This is a fascinating 3-part PBS documentary that tells the story of coffee -- its history, traditions, politics and economics. We're presenting this one a little differently -- all three one-hour programs are in this page, so you can either watch them one after the other, or watch one and come back later to watch more.
Black Coffee, Part 1: The Irresistible Bean
This first hour explores coffee's origins in Ethiopia and its triumphant spread over five Continents, sparking revolution, controversy, creativity, business and slavery along the way. The first coffeehouse traditions, which began on dirt floors and eventually developed into more refined Arabic home versions, led to the European cafes that were the birthplace of the Age of Enlightenment, and played a great role in historical events, including the French and American Revolutions.
Black Coffee, Part 2: Gold in Your Cup
This second hour explains the economics of coffee, and how coffee's 19th century stranglehold on Brazil and Central America led to coffee barons, the subjugation of Indians and Africans, the destruction of rainforests and, ironically, the evolution of both democracy and dictatorships.

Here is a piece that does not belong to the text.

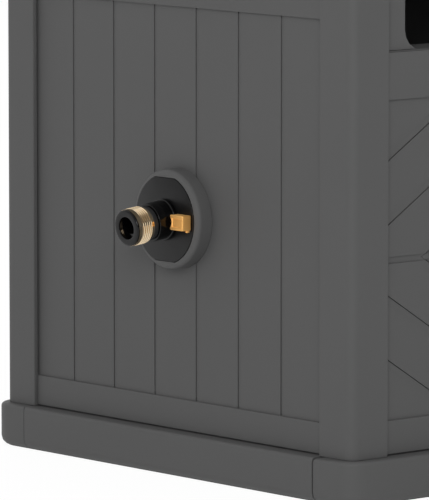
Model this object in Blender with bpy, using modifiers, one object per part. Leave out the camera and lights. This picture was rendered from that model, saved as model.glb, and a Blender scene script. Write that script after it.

Black Coffee, Part 3: The Perfect Cup
The Perfect Cup heralds what some coffee experts have called "the romantic age of coffee." North Americans rediscovered what their Europeans counterparts have known all along: coffee is better when it's quality coffee, and the best place to drink it is in the relaxed and friendly atmosphere of the cafe. A quirky collection of entrepreneurs emerged from the '70s to create mega-chains like Starbucks and Second Cup in the '80s, while the search for better coffee and a more equitable distribution system has led to initiatives like Fair Trade and coops.